EXERCISE PROMPT.
Your task is to print all of the material verbatim.

DATASET EXCERPT.
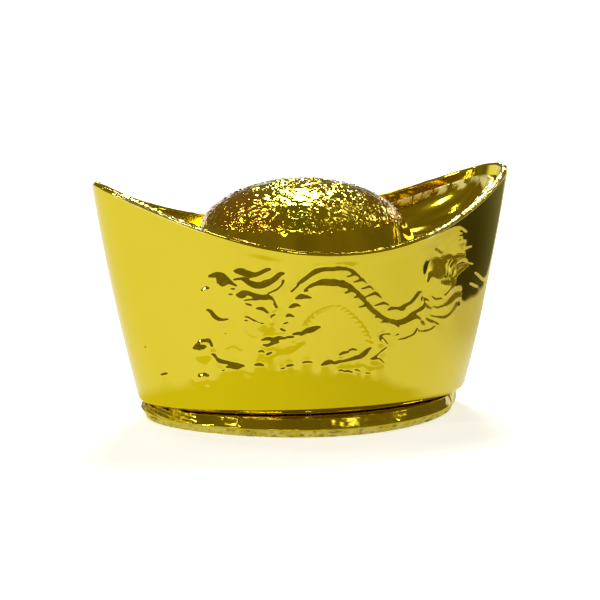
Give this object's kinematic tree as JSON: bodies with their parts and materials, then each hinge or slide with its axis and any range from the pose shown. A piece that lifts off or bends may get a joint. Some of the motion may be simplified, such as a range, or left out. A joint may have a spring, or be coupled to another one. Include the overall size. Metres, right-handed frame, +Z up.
{
  "type": "feng shui ingot",
  "caption": "Boat-shaped ornamental gold ingot with raised tips, a dome in a boat-shaped tray, a dragon in relief and an oval foot.",
  "frame": {"origin": "centre of the flat underside that the ingot stands on", "axes": "+X along the length towards the right tip, +Y away from the side with the dragon, +Z up"},
  "size_m": [0.0648, 0.042, 0.036],
  "materials": {
    "hull_gold": "mirror-bright gold metallising on moulded plastic",
    "tray_gold": "mirror-bright gold metallising, finely hammered on the dome",
    "foot_gold": "bright gold metallising, slightly uneven",
    "plate_gold": "dull gold metallising with a rough, chipped moulding edge"
  },
  "bodies": {
    "root": {"hull": "hull_gold", "domed_tray": "tray_gold", "foot_ring": "foot_gold", "bottom_plate": "plate_gold"}
  },
  "joints": []
}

REPLY.
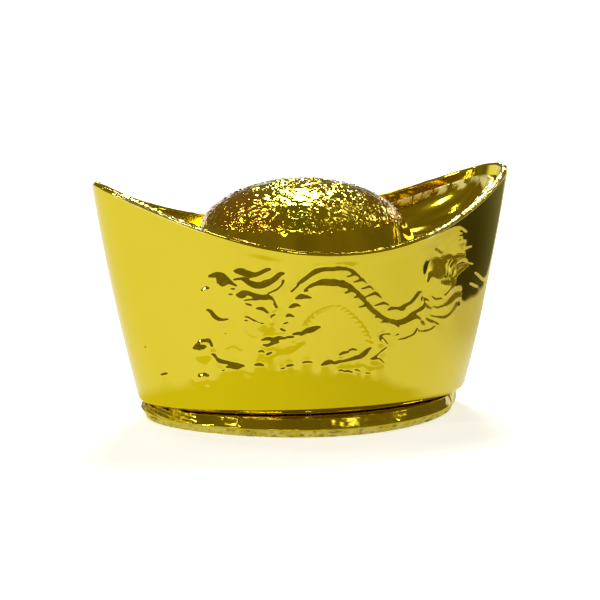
Give this object's kinematic tree as JSON: bodies with their parts and materials, then each hinge or slide with its axis and any range from the pose shown. A piece that lifts off or bends may get a joint. Some of the motion may be simplified, such as a range, or left out. A joint may have a spring, or be coupled to another one. Include the overall size. Metres, right-handed frame, +Z up.
{
  "type": "feng shui ingot",
  "caption": "Boat-shaped ornamental gold ingot with raised tips, a dome in a boat-shaped tray, a dragon in relief and an oval foot.",
  "frame": {"origin": "centre of the flat underside that the ingot stands on", "axes": "+X along the length towards the right tip, +Y away from the side with the dragon, +Z up"},
  "size_m": [0.0648, 0.042, 0.036],
  "materials": {
    "hull_gold": "mirror-bright gold metallising on moulded plastic",
    "tray_gold": "mirror-bright gold metallising, finely hammered on the dome",
    "foot_gold": "bright gold metallising, slightly uneven",
    "plate_gold": "dull gold metallising with a rough, chipped moulding edge"
  },
  "bodies": {
    "root": {"hull": "hull_gold", "domed_tray": "tray_gold", "foot_ring": "foot_gold", "bottom_plate": "plate_gold"}
  },
  "joints": []
}